*Short task*
Stop after the line with "FOLD_GAP = 0.15": repeat exactly every line before it, beginning with the first, and that line itself.

*Collected material*
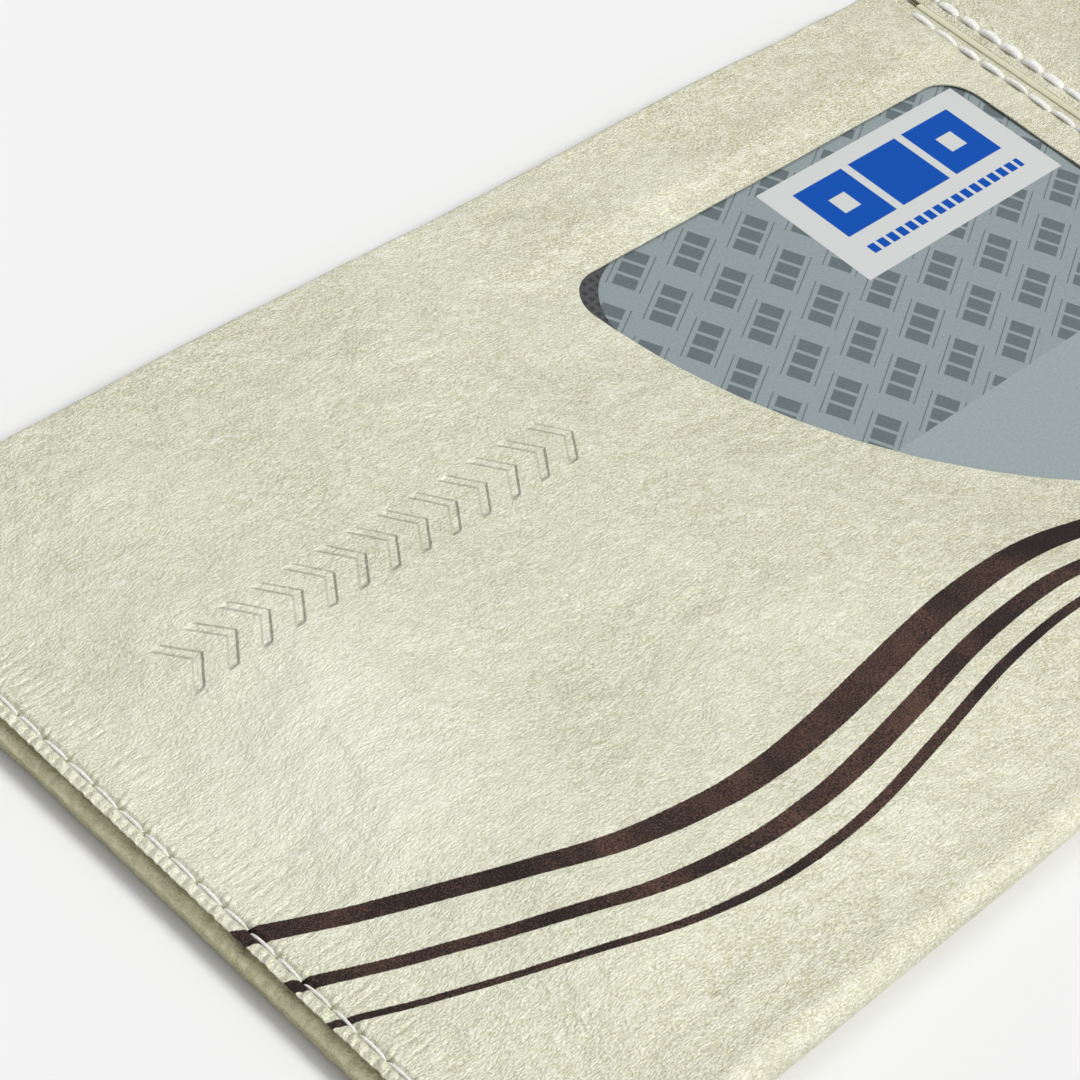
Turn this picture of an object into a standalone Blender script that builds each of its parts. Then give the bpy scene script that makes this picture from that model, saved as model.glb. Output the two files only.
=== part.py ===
"""Card wallet of folded spunbonded sheet, lying open with its inner side up.

Two sewn pockets stand on a shielded outer cover and fold face to face about the
crease between them. Sizes are in millimetres and are turned to metres as the
meshes are made. X runs along the open wallet, Y from the near fold to the far
edge, Z up from the outer face.
"""

import math

import bmesh
import bpy

MM = 0.001

# Overall height of the wallet, near fold to far edge
HEIGHT = 62.5

# Sheet stock
SHEET_T = 0.25              # pocket fronts
COVER_T = 0.25              # outer cover
LINING_T = 0.20             # backs of the pockets
SHIELD_T = 0.15             # shielding cloth

# Clearances
GAP = 0.30                  # between neighbouring pieces
HEM_ROOM = 0.20             # inside a hem folded flat
THREAD_GAP = 0.20           # under the thread
FOLD_GAP = 0.15             # above the highest thread, up to the fold axis

# Card that shows in the window
CARD_LENGTH = 85.60
CARD_WIDTH = 53.98
CARD_T = 0.76
CARD_CORNER = 3.18
CARD_SIDE = 2.60            # crease to the near end of the card
END_ROOM = 15.8             # far end of the card to the short edge
CARD_FOOT = 0.45            # card to the inside of the near fold

# Window in the front of the left pocket: a quarter of a disc
WINDOW_RADIUS = 44.2
WINDOW_SIDE = 4.9           # crease to the straight side edge
WINDOW_TOP = 10.05          # far edge to the straight top edge
WINDOW_CORNER = 3.18
SHIELD_TIP_CORNER = 5.9     # the shield shows in the tip of the window

# Folds, hems and edges
HEM_DEPTH = 6.8             # turned under at the far edge
COVER_HEM = 10.0            # turned in at the short edge
EDGE_SLIT = 0.45            # open slit between cover hem and pocket front
EDGE_STEP = 0.30            # cover stands out past the pocket front
FLANGE = 1.2                # pocket front turned under past the near fold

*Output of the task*
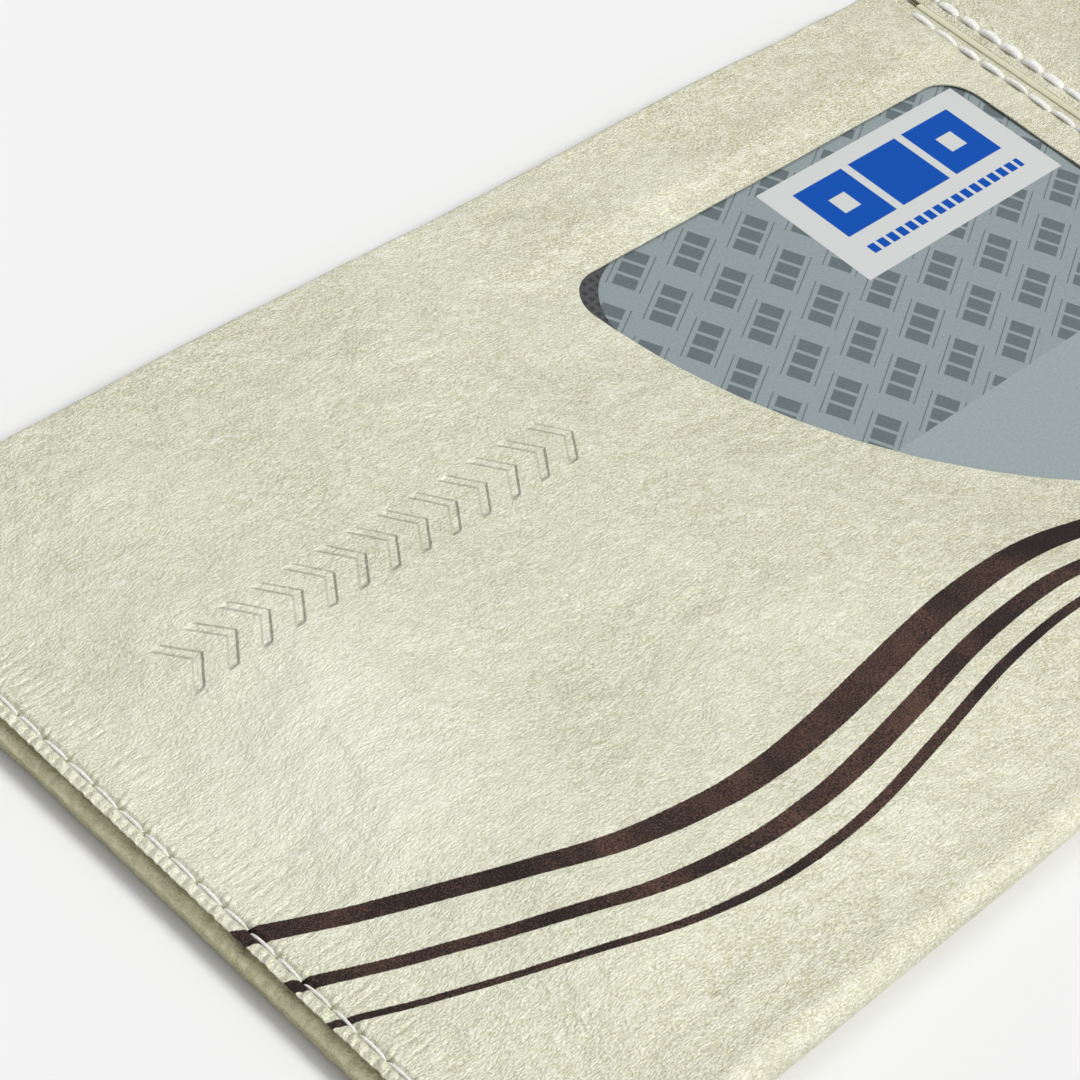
Turn this picture of an object into a standalone Blender script that builds each of its parts. Then give the bpy scene script that makes this picture from that model, saved as model.glb. Output the two files only.
=== part.py ===
"""Card wallet of folded spunbonded sheet, lying open with its inner side up.

Two sewn pockets stand on a shielded outer cover and fold face to face about the
crease between them. Sizes are in millimetres and are turned to metres as the
meshes are made. X runs along the open wallet, Y from the near fold to the far
edge, Z up from the outer face.
"""

import math

import bmesh
import bpy

MM = 0.001

# Overall height of the wallet, near fold to far edge
HEIGHT = 62.5

# Sheet stock
SHEET_T = 0.25              # pocket fronts
COVER_T = 0.25              # outer cover
LINING_T = 0.20             # backs of the pockets
SHIELD_T = 0.15             # shielding cloth

# Clearances
GAP = 0.30                  # between neighbouring pieces
HEM_ROOM = 0.20             # inside a hem folded flat
THREAD_GAP = 0.20           # under the thread
FOLD_GAP = 0.15             # above the highest thread, up to the fold axis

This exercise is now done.